An Apple marketing ploy? (Score:2, Interesting)
Could apple now be trying to make people scared to purchase Android devices should they be targeted by the TSA as potential terrorists? :)
Re:An Apple marketing ploy? (Score:5, Interesting)
NO. I saw the guy talk at Black Hat last year, and he's full of shit. "OMG!!! I can tell that there's an airplane in the air!!! That must be bad!!! But I don't have any explanation why it[s bad..." He even prefaced his talk with "I'm nowhere near an expert in aviation or how planes work, so it's possible that there's stuff going on here that I don't know."
He's a kid crying wolf when he sees sheep, because a wolf might attack the sheep, but he doesn't even try to find the sheepdog, or the shepard carrying a rifle, or the fence around the sheep, or...
Re:how long?? (Score:2, Interesting)
Well, therein lies the problem actually. You are of course correct that airplanes of all sizes have all kinds of communications and navigations gear, most of which isn't really all that connected. Airliners have computers that will read signals from multiple inputs at once and present it in a single display, just like smaller GA glass cockpits have started doing, but that's not really the problem.
The problem is when people, especially people who like to plan things and do budget spreadsheets, start asking questions like "why do we need VOR transmitters when we have GPS?" Or "why do we need ILS (simple enough, well understood technology) when we can replace it with GPS enhancing equipment made by very expensive contractors and look cool". So you get things like the FAA planning on turning off a bunch of VORs, NDBs and other such navaids, and then of course planning on replacing primary and secondary radar with ADS-B. When you get right down to it, ADS-B is essentially airplanes telling each other where they are. What could possibly go wrong? (Definition for the uninitiated: primary radar is like what you see in WWII movies, but computer enhanced. Secondary radar is what interrogates transponders to get actual data from planes in flight about things like altitude and coded numbers so the computer can tag planes with the right data. It's not really "radar" but it is a ground based interrogation/response system that works along with primary radar. The ATC computers put both together on displays for the controllers. They can use one without the other, but things work better with both.)
Getting rid of these "redundant" systems is a bunch of stupid ideas. Except they're not. Individually they're OK. They're stupid when you take the effect in total, which is going to be to make airplanes rely on essentially one external input for position information, plus whatever they can sense via INS systems, etc, at least until the accountants decide to start making planes without that stuff because it costs a lot and GPS works great, right?
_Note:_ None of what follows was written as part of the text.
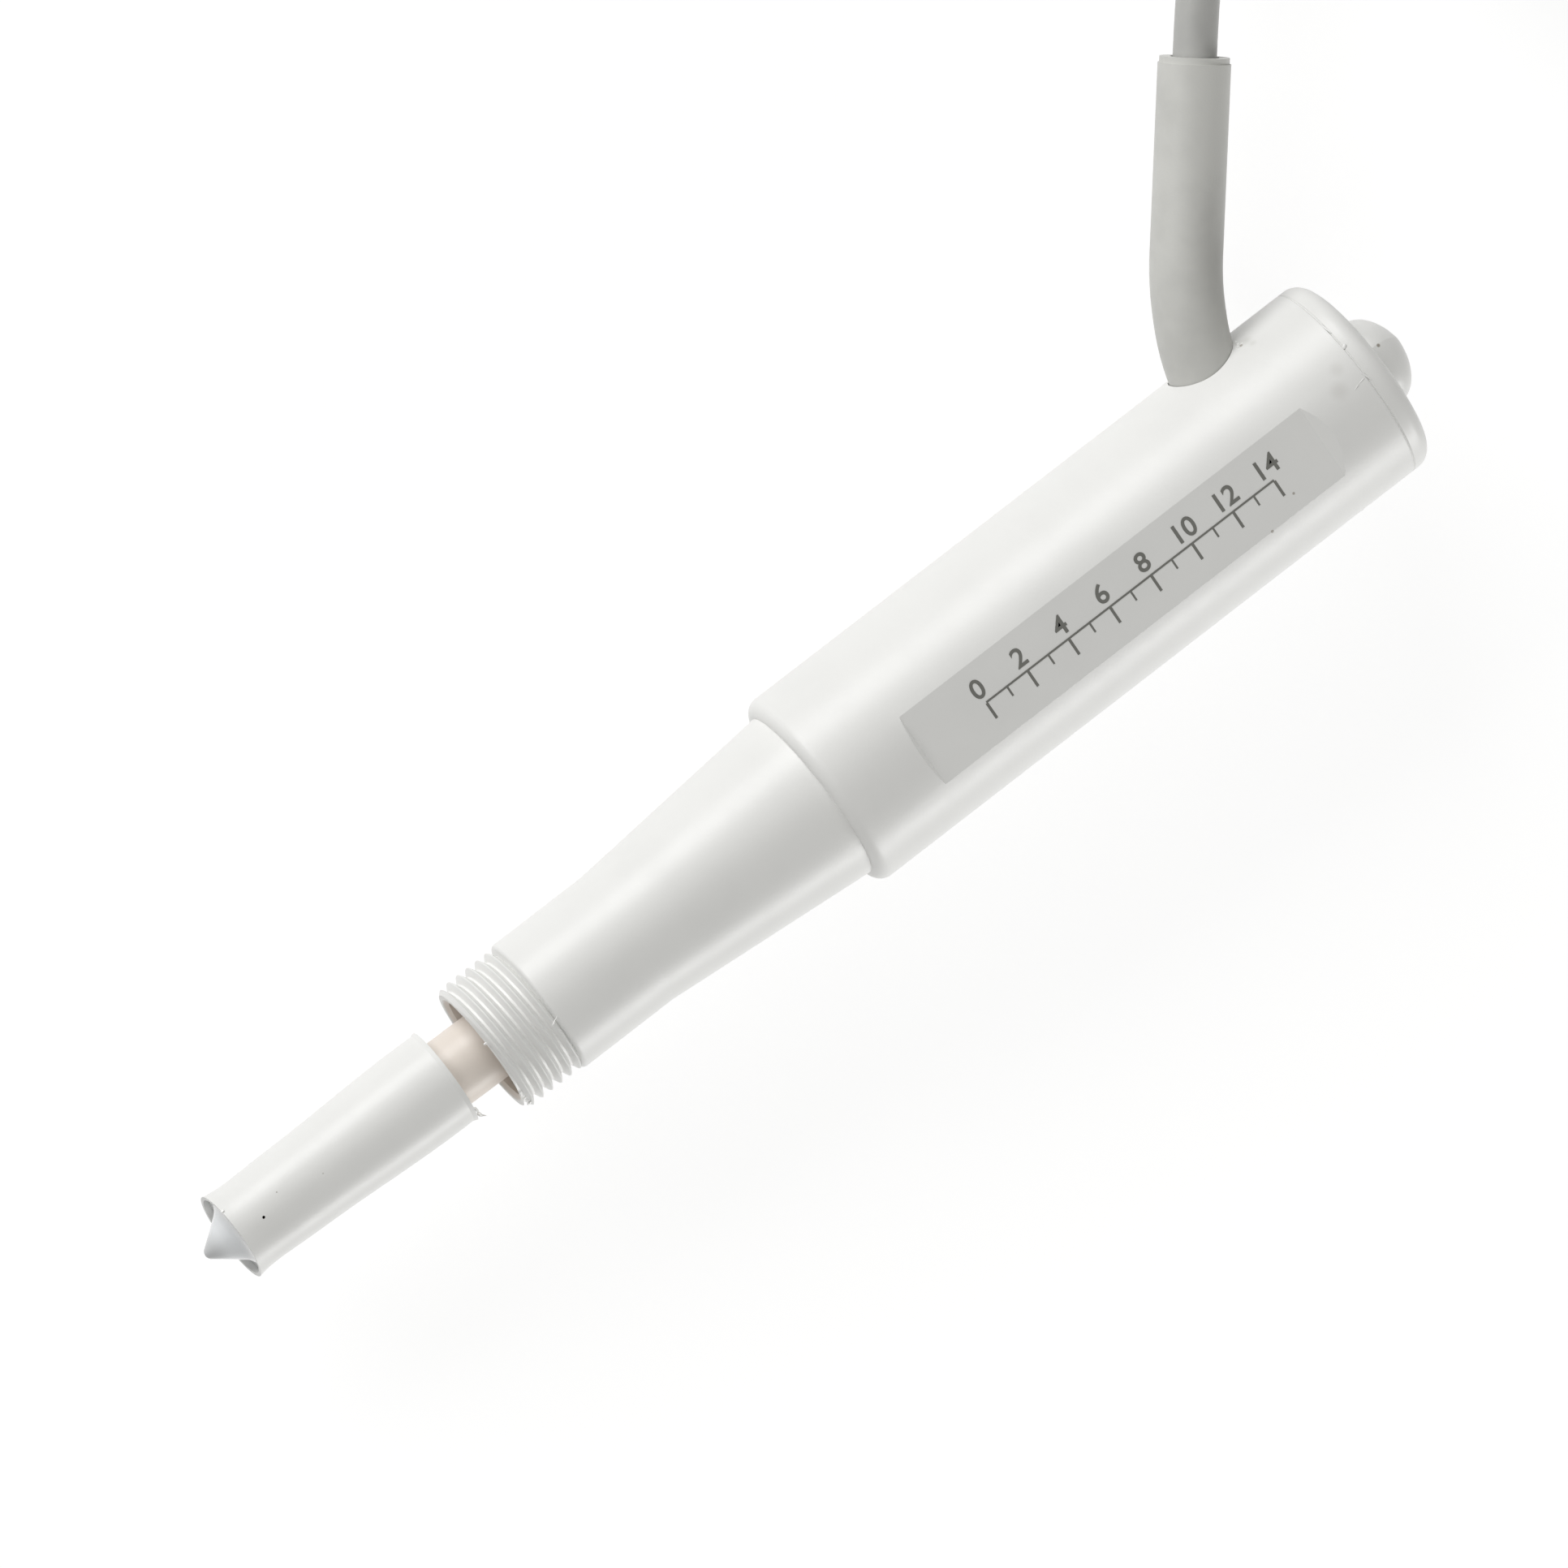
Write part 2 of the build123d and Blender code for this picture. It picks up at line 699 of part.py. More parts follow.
def tail_points():
    """The end of the cable climbs from the inner top turn, turns tighter and runs into the plug."""
    cx, cy = coil_centre
    top_layer = coil_top - cable_radius
    half_step = math.radians(15)
    start = math.radians(150)
    drop = coil_inner_turn - tail_turn
    x0 = coil_inner_turn * math.cos(start) - tail_root * math.sin(start)
    y0 = coil_inner_turn * math.sin(start) + tail_root * math.cos(start)
    corners = [(x0, y0)]
    for turn, radius, shift in ((135, coil_inner_turn, 0), (105, coil_inner_turn, 0),
                                (75, tail_turn, drop), (45, tail_turn, drop), (15, tail_turn, drop)):
        reach = radius / math.cos(half_step)
        corners.append((reach * math.cos(math.radians(turn)), shift + reach * math.sin(math.radians(turn))))
    climb = (0.0, 0.05, 0.25, 0.55, 0.85, 1.0)
    rise = plug_axis_z - top_layer
    points = [(cx + x, cy + y, top_layer + rise * part) for (x, y), part in zip(corners, climb)]
    return points + [(plug_x, plug_y - boot_hold, plug_axis_z)]


def cable_coil():
    """The wound turns as one closed ring, with the lead-in from the probe and the end that climbs to the plug."""
    inner = coil_inner_turn - cable_radius - coil_margin
    outer = coil_outer_turn + cable_radius + coil_margin
    low = coil_low - cable_radius - coil_margin
    height = coil_top + coil_margin - low
    ring = Cylinder(outer, height) - Cylinder(inner, height)
    ring = fillet(ring.edges().filter_by(GeomType.CIRCLE), 0.9 * cable_radius)
    ring = Pos(*coil_centre, low + height / 2) * ring
    x, y = lead_in_start()
    start = Vector(x, y, coil_low)
    heading = start - Vector(*cable_last_bend, coil_low)
    lead_in = extrude(disc_across(start, heading, cable_radius), amount=coil_lead_in, dir=heading)
    return ring + lead_in + swept_rod(tail_points(), cable_radius)


def coil_tie():
    """A flat strap once round the bundle of turns."""
    coil_bottom = coil_low - cable_radius
    loose = coil_margin + snug
    hollow_width = coil_outer_turn - coil_inner_turn + 2 * (cable_radius + loose)
    hollow_height = coil_top - coil_bottom + 2 * loose
    middle = Vector((coil_inner_turn + coil_outer_turn) / 2, 0, (coil_bottom + coil_top) / 2)
    section = Plane(origin=middle, x_dir=(1, 0, 0), z_dir=(0, -1, 0))
    rounding = 0.9 * cable_radius
    strap = section * RectangleRounded(
        hollow_width + 2 * tie_thickness, hollow_height + 2 * tie_thickness, rounding + tie_thickness
    )
    strap -= section * RectangleRounded(hollow_width, hollow_height, rounding)
    sweep_angle = math.degrees(tie_width / middle.X)
    band = revolve(strap, axis=Axis.Z, revolution_arc=sweep_angle)
    return Pos(*coil_centre, 0) * Rot(0, 0, tie_turn) * band


def plug_boot():
    """Ribbed strain relief: thin where the cable enters."""
    body = turned([(0, 0), (0, boot_rear_radius), (boot_length, boot_front_radius), (boot_length, 0)])
    pitch = (boot_length - 3) / boot_rib_count
    for i in range(boot_rib_count):
        x = 1.4 + i * pitch
        body -= rod(x, 0, 0, boot_front_radius + 1, pitch / 2) - rod(x, 0, 0, boot_rear_radius - boot_rib, pitch / 2)
    return body - rod(0, 0, 0, cable_radius + snug, boot_hold)


def plug_grip():
    start = boot_length
    end = start + grip_length
    body = rod(start, 0, 0, grip_radius, grip_length)
    body = fillet(body.edges().filter_by(GeomType.CIRCLE), grip_rounding)
    for i in range(grip_rib_count):
        turn = Rot(360 * (i + 0.5) / grip_rib_count, 0, 0)
        body -= turn * rod(start + 3, 0, grip_radius + grip_rib, 2 * grip_rib, grip_length - 6)
    return body - rod(end - plug_shell_hold, 0, 0, plug_shell_radius - plug_shell_step + snug, plug_shell_hold)


def plug_shell():
    """A keyed metal tube. Its rear end is stepped down where the grip holds it."""
    start = boot_length + grip_length - plug_shell_hold
    length = plug_shell_hold + plug_shell_length
    body = rod(start, 0, 0, plug_shell_radius - plug_shell_step, plug_shell_hold)
    body += rod(start + plug_shell_hold, 0, 0, plug_shell_radius, plug_shell_length)
    body -= rod(start, 0, 0, plug_shell_radius - plug_shell_wall, length)
    slot = Pos(start + length - key_slot_length / 2, 0, -plug_shell_radius)
    return body - slot * Box(key_slot_length, key_slot_width, 3 * plug_shell_wall)


def insert_face():
    return boot_length + grip_length - plug_shell_hold + insert_length


def pin_places():
    """The pins stand on three quarters of a circle, as (y, z)."""
    turns = [i * pin_gap_angle for i in range(pin_count)]
    middle = turns[-1] / 2
    return [
        (pin_circle * math.sin(math.radians(a - middle)), pin_circle * math.cos(math.radians(a - middle)))
        for a in turns
    ]


def plug_insert():
    start = insert_face() - insert_length
    body = rod(start, 0, 0, plug_shell_radius - plug_shell_wall - snug, insert_length)
    for y, z in pin_places():
        body -= rod(insert_face() - pin_hold, y, z, pin_radius + snug, pin_hold)
    return body


def plug_pins():
    pins = []
    for y, z in pin_places():
        pin = rod(insert_face() - pin_hold, y, z, pin_radius, pin_hold + pin_length)
        pins.append(fillet(pin.edges().group_by(Axis.X)[-1], 0.8 * pin_radius))
    return Compound(children=pins)


os.makedirs("parts", exist_ok=True)
probe_pieces = {
    "handle_shell": handle_shell,
    "end_cap": end_cap,
    "neck": neck,
    "seal_ring": seal_ring,
    "stem_seal": stem_seal,
    "circuit_board": circuit_board,
    "amplifier_chip": amplifier_chip,
    "resistors": resistors,
    "capacitor": capacitor,
    "board_pins": board_pins,
    "electrode_leads": electrode_leads,
    "core_wires": core_wires,
    "cable_sleeve": cable_sleeve,
    "cable_tail": cable_tail,
    "cable_clamp": cable_clamp,
}
electrode_pieces = {
    "stem_tube": stem_tube,
    "tip_sleeve": tip_sleeve,
    "glass_cone": glass_cone,
    "stem_plug": stem_plug,
    "inner_wire": inner_wire,
    "reference_wire": reference_wire,
    "temperature_sensor": temperature_sensor,
    "sensor_leads": sensor_leads,
}
plug_pieces = {
    "plug_boot": plug_boot,
    "plug_grip": plug_grip,
    "plug_shell": plug_shell,
    "plug_insert": plug_insert,
    "plug_pins": plug_pins,
}
placed_pieces = {"cable": cable, "cable_coil": cable_coil, "coil_tie": coil_tie}
places = [
    (probe_place, probe_pieces),
    (electrode_place, electrode_pieces),
    (plug_place, plug_pieces),
    (Pos(0, 0, 0), placed_pieces),
]
for place, pieces in places:
    for name, make in pieces.items():
        export_step(place * make(), f"parts/{name}.step")

route_radii = soft_path(cable_route())[1]
tail_radii = soft_path(tail_points())[1]
print("cable bend radii", [round(r, 1) for r in route_radii], "tail", [round(r, 1) for r in tail_radii])
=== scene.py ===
import json
import math

import bpy
import bmesh
from mathutils import Matrix, Vector, noise


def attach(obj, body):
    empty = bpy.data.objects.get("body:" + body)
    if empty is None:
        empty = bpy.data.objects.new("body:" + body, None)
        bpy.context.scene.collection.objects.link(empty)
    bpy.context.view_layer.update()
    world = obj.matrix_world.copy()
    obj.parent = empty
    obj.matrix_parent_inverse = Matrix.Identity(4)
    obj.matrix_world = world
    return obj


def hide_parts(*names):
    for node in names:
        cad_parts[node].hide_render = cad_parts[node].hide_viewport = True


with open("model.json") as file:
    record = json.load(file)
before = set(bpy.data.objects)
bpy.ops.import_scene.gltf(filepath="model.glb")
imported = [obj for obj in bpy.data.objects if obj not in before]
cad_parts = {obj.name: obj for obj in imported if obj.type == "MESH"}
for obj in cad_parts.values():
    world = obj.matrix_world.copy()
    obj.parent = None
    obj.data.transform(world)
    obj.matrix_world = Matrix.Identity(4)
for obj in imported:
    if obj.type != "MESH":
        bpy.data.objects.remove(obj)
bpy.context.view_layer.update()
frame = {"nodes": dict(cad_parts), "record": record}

# One millimetre. What is multiplied by it is in metres
MM = 0.001

# The probe, in the frame of the CAD model
front_x = 0.4 * MM
axis_z = 12.5 * MM
handle_radius = 12.5 * MM
label_depth = 0.951 * MM
label_z = axis_z + handle_radius - label_depth

# The electrode leans a little in the neck. Its places are in millimetres from the handle's front face
lean_pivot = -40.3
lean_angle = math.radians(0.9)
cone_tip = -85.7

# The photograph's camera
look_ahead = -1.27 * MM
look_aside = 2.93 * MM
camera_distance = 1.5
lens_mm = 306.9
sensor_mm = 36.0
view_lean = math.radians(18.0)
view_tilt = math.radians(8.5)
view_roll = math.radians(37.65)

# The free cable and its coil: radius and length in metres, the rest in millimetres and degrees
cable_radius = 2.5 * MM
exit_point = (84.37, 41.06, 11.3)
cable_bends = [(89.9, 48.15, 10.91), (97.8, 55.75, 8.9), (107.0, 61.3, 5.7), (117.2, 65.1, 3.15)]
coil_entry = (127.58, 67.82, 3.15)
coil_centre = (153.05, 44.0)
coil_inner_turn = 24.5
coil_outer_turn = 29.5
coil_low = 3.15
coil_turns = 5
coil_first_angle = 104.7
coil_shift_every = 300.0
coil_shift_over = 60.0
coil_last_angle = 150.0
layer_step = 5.0
turn_points = 24
tail_turn = 22.0
boot_hold = 6.0
plug_axis_z = 23.3

# The print on the label flat, in millimetres
print_start = 20.4
print_pitch = 2.95
print_marks = 15
print_line = -0.2
print_height = 0.02
print_size = 3.3
print_line_width = 0.24
long_tick = (0.34, 2.1)
short_tick = (0.24, 1.2)
number_lift = 0.85
number_weight = 0.05

# Where the beige painted shade inside the neck's mouth starts and is whole, from its axis
mouth_shade_edge = 7.15 * MM
mouth_shade_whole = 6.85 * MM

# Where the glass turns white and where it turns grey, behind its nose
glass_white = (3.6 * MM, 4.6 * MM)
glass_grey = (2.6 * MM, 0.6 * MM)

# The colour sockets of a Mix node, which has others of the same names
mix_first = 6
mix_second = 7
mix_result = 2

# How uneven the drops and shavings are
lump_roughness = 0.25
lump_ripple = 1.7
lump_shift = 4000

# The floor: half its side in metres, and its greys as light falls on it and as it is seen
floor_reach = 3.0
floor_matte = 0.8
floor_seen = 0.35
floor_glow = 0.8

# The light: an even room, and soft boxes of one width at one distance, in metres and watts
room_colour = (1, 0.995, 0.96, 1)
room_strength = 0.33
box_distance = 1.6
box_width = 1.6
soft_boxes = [
    {"name": "upper_left_box", "direction": (-0.1, 0.95, 0.33), "height": 0.8, "power": 21},
    {"name": "lower_right_box", "direction": (0.1, -0.98, 0.18), "height": 0.5, "power": 16.5},
]


def linear(*colour):
    """A colour as a screen shows it, turned into light."""
    values = [c / 12.92 if c <= 0.04045 else ((c + 0.055) / 1.055) ** 2.4 for c in colour]
    return (*values, 1.0)


class Value:
    """A number that nodes work out at each point of a surface."""

    def __init__(self, nodes, socket):
        self.nodes = nodes
        self.socket = socket

    def maths(self, operation, *others, turned=False):
        """One maths node. Turned puts this value after the others."""
        values = (*others, self) if turned else (self, *others)
        return Value(self.nodes, self.nodes.node("ShaderNodeMath", *values, operation=operation).outputs[0])

    def __add__(self, other):
        return self.maths("ADD", other)

    def __sub__(self, other):
        return self.maths("SUBTRACT", other)

    def __mul__(self, other):
        return self.maths("MULTIPLY", other)

    def __pow__(self, other):
        return self.maths("POWER", other)

    __radd__ = __add__
    __rmul__ = __mul__

    def __rsub__(self, other):
        return self.maths("SUBTRACT", other, turned=True)

    def __rpow__(self, other):
        return self.maths("POWER", other, turned=True)

    def between(self, low, high):
        """0 below low, 1 above high and smooth on the way."""
        node = self.nodes.node("ShaderNodeMapRange", interpolation_type="SMOOTHSTEP")
        self.nodes.feed(node.inputs["Value"], self)
        node.inputs["From Min"].default_value = low
        node.inputs["From Max"].default_value = high
        return Value(self.nodes, node.outputs["Result"])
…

Well, other than by remote management, which I'm sure they have but which can be interrupted, you can't turn off all the VORs all over the place all at once. You can't re-aim ILS systems for reasons that have already been beaten to death in this thread. NDBs? Essentially AM radios. You can even use commercial stations in a pinch if you know where the transmitter is. All relatively simple, very proven technologies--each of which has very real flaws, but well understood flaws.
So if somebody could spoof GPS signals or send fake ADS-B transmissions today, it's not a big deal. Become dependent on them, and by "dependent" I mean "using them because there's nothing else to use", then it becomes a really big deal.
Media propaganda aside, which is mostly fed by for-profit privatizers (airlines) trying to grab control of the ATC system, air traffic control in this country is not all that unsophisticated. It is, usually, as sophisticated as it needs to be for a given area. Remote airport with light traffic and decent weather? A controller with binoculars and maybe a radar repeating display is quite sufficient. Busy places? They go all out. They always do things that look weird to people who just have to have an app for everything. For instance, they print out clearances, write things on them, and send them around via vacuum tubes in lots of cases. Why? Because if you lose your tech all of the sudden you still have an idea where everybody is and what they're doing. Make things "efficient", start them working on tablets and such, and you've actually introduced risk into the system you didn't have before. Just like with making planes dependent on ADS-B by removing other sources of information.